The Medigap Underwriting Community – A Growth Story

November 08, 2016| By John Najarian | Medicare Supplement | English

Region: North America

In 2013 Gen Re and a couple of other Medigap insurance carriers formed the nucleus of what is now a thriving community - the Medigap Underwriting Study Group (MUSG). Consisting of 45 individuals from 30 different companies, most are direct-writing carriers ranging from small to large in size; other member types include reinsurance, third-party administration and underwriting services. All in all, we are a diverse group with a range of experiences and perspectives.

MUSG has been a growth story from the beginning – one that likely is a reflection of the industry’s growth as well. Considering that CSG Actuarial projects that annual new sales of Medigap will grow from about $4.2 billion this year to about $6.8 billion a decade from now, it is no wonder we are seeing an increase in carriers seeking to enter this market for the first time. In addition, given the industry’s evolution, MUSG has become a valuable resource for Medigap carriers new and old to learn from their peers and evaluate and refine their underwriting practices.

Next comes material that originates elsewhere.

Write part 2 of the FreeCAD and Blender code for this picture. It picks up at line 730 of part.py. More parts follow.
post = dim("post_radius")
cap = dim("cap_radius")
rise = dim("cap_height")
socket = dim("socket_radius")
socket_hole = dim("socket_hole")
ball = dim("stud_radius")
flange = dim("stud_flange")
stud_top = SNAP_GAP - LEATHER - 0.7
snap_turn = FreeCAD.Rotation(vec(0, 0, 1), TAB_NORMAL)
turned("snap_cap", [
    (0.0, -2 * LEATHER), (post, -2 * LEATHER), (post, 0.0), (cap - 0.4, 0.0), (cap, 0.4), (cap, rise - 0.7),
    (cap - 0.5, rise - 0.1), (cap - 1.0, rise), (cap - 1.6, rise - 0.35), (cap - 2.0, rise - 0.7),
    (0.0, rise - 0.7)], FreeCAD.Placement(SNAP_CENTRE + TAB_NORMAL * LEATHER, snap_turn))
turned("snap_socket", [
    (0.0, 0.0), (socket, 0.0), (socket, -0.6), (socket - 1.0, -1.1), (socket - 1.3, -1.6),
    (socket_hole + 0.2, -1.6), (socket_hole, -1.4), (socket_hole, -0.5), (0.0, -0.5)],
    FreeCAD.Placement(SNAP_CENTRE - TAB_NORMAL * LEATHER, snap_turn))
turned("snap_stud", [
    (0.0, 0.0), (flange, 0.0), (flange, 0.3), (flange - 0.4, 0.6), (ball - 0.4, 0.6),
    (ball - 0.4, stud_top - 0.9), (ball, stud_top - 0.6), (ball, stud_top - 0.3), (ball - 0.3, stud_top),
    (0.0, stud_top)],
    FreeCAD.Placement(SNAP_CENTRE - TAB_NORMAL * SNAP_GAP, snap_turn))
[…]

Does your company accept applications when the agent has not met with the customer in person to complete and sign the application? What are the top three reasons your company will decline a Med Supp application? Do you consider a corneal transplant to be an organ transplant? What type of documentation do you require, if anything, for guarantee issue applications? Does your company use any special practices for claims submitted while the policy is in the grace period for late premium payment? These are examples of the many questions asked and answered by MUSG members in the surveys we conduct several times each year. For each project, Gen Re analyzes and reports the trends and issues that are most concerning and timely.

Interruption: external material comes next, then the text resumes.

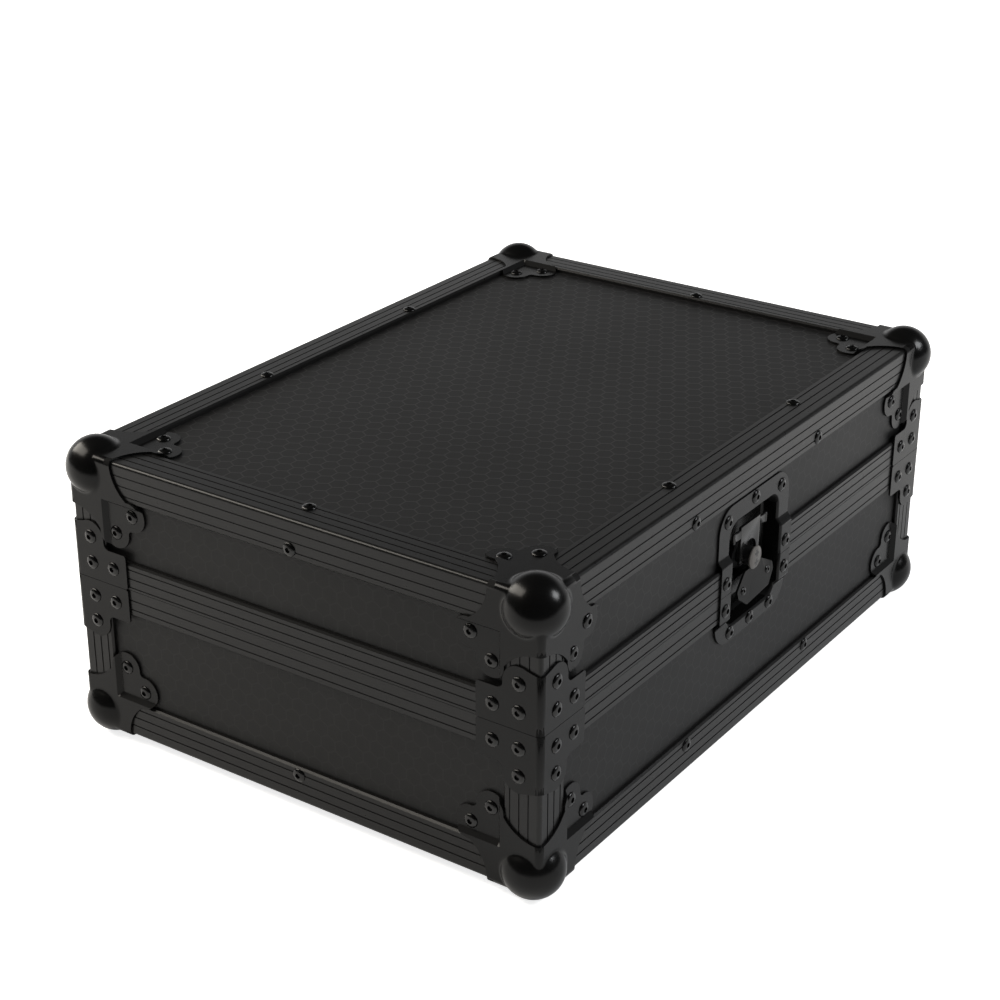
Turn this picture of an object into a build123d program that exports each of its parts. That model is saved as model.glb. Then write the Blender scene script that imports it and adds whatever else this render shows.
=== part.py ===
from build123d import *
import math
import os

os.makedirs("parts", exist_ok=True)

# A flight case for a CD player: laminated board panels held in grooved aluminium extrusions, pressed
# ball corners, tongue-and-groove seam, one recessed butterfly latch, two back hinges, an end handle.
# Millimetres. X runs along the latch side, the latch faces -Y, the origin is under the middle.

# Case, measured over the outer planes of its edge extrusions
case_length = 500.0
case_depth = 359.0
case_height = 196.5
seam_height = 109.5
seam_gap = 0.3

# Board and edge extrusions
panel_thickness = 7.0
leg_width = 25.5
leg_thickness = 3.2
edge_radius = 2.5
edge_bevel = 1.2
lip_width = 22.0
lip_thickness = 2.0
slot_wall = 1.8
groove_width = 1.0
groove_depth = 0.5
first_groove = 8.0
groove_pitch = 6.45
groove_count = 3
corner_relief = 6.0

# Seam extrusions
flange_height = 18.5
base_web = 6.0
lid_web = 2.5
channel_near = 4.2
channel_width = 4.8
channel_depth = 4.2
tongue_near = 5.0
tongue_width = 3.0
tongue_height = 3.5
tongue_chamfer = 0.8
base_seam_grooves = (7.0, 13.6)
lid_seam_grooves = (2.0, 8.2, 14.5)

# Pressed ball corners
ball_radius = 19.8
ball_inset = 12.0
ball_blend = 4.0
corner_sheet = 1.5
corner_reach = 36.0
corner_waist = (39.1, 13.7)
corner_shoulder = (48.3, 24.3)
corner_lobe = (49.5, 35.0)
corner_lobe_radius = 10.7
corner_valley = 3.0
joggle_wall = 1.2
joggle_slope = 40.0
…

Recently, we asked members about premium rate reductions offered to applicants who are not users of tobacco - whether their application also asks about other forms of nicotine delivery, and the “look-back” period (1, 2 or 5 years) for this question. Based on their responses, we’ve been able to show that carriers take different approaches to these elements, including how much the premium can be discounted. In such a competitive market for a standardized product, premium cost is a major factor for consumers and agents, so knowing where they stand helps carriers decide to stay the course or take new approaches.

A couple of years ago, assisted by MUSG, Gen Re conducted the first-ever Medigap Underwriting Consistency Survey. The results were quite interesting. Overall, this survey provided excellent opportunities for industry benchmarking and for uncovering training needs within underwriting teams. One company, for example, shared that “Additional training was provided for staff to enhance consistency in responses. The Medical Director reviewed the criteria where noted inconsistency was found and clearer instructions were provided.”

We are always looking to add new carriers to MUSG. More data is better data, and better data helps us gain additional insights.